> Exercise goal: Extract exactly and only the lines of the data below, starting at the line with "obj.matrix_world = Matrix.Identity(4)" and stopping after the final line.

> Stored data:
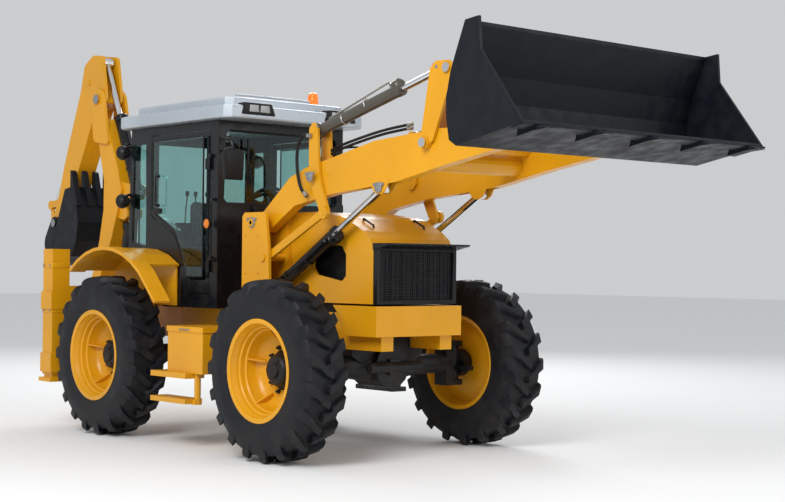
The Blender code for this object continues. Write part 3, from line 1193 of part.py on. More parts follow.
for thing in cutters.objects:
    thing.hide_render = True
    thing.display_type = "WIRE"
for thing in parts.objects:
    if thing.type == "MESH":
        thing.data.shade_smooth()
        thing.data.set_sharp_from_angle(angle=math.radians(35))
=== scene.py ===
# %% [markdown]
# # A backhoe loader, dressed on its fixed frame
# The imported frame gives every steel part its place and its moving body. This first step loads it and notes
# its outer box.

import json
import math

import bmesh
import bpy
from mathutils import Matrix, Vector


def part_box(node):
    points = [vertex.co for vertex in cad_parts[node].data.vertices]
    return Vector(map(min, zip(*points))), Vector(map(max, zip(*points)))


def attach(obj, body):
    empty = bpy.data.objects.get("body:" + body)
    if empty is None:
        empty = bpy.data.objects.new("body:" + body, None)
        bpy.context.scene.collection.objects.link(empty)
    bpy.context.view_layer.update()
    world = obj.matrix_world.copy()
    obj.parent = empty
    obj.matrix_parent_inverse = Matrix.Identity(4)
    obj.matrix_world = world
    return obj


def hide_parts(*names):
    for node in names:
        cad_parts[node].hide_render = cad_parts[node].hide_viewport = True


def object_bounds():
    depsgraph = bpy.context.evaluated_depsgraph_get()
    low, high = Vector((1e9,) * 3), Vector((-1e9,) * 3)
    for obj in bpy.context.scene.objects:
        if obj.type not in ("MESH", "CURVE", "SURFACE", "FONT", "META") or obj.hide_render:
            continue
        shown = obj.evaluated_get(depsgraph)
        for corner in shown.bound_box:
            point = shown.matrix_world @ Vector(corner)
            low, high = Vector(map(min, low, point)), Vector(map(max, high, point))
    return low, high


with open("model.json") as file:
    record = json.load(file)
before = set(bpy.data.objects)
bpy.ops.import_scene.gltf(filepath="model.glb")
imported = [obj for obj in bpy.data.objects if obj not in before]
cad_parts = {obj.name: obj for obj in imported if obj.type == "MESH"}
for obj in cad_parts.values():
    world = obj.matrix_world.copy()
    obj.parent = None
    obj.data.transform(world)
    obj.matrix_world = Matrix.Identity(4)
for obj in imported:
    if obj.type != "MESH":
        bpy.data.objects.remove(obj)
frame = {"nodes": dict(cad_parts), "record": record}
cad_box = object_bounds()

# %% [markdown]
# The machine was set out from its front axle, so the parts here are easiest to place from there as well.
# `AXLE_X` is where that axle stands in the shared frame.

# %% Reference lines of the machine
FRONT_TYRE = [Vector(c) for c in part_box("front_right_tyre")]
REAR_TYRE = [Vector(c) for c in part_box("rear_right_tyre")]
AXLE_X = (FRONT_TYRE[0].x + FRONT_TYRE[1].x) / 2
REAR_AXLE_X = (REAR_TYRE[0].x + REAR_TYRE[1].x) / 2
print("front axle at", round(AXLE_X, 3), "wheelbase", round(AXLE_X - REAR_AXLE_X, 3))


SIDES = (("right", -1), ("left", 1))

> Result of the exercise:
    obj.matrix_world = Matrix.Identity(4)
for obj in imported:
    if obj.type != "MESH":
        bpy.data.objects.remove(obj)
frame = {"nodes": dict(cad_parts), "record": record}
cad_box = object_bounds()

# %% [markdown]
# The machine was set out from its front axle, so the parts here are easiest to place from there as well.
# `AXLE_X` is where that axle stands in the shared frame.

# %% Reference lines of the machine
FRONT_TYRE = [Vector(c) for c in part_box("front_right_tyre")]
REAR_TYRE = [Vector(c) for c in part_box("rear_right_tyre")]
AXLE_X = (FRONT_TYRE[0].x + FRONT_TYRE[1].x) / 2
REAR_AXLE_X = (REAR_TYRE[0].x + REAR_TYRE[1].x) / 2
print("front axle at", round(AXLE_X, 3), "wheelbase", round(AXLE_X - REAR_AXLE_X, 3))


SIDES = (("right", -1), ("left", 1))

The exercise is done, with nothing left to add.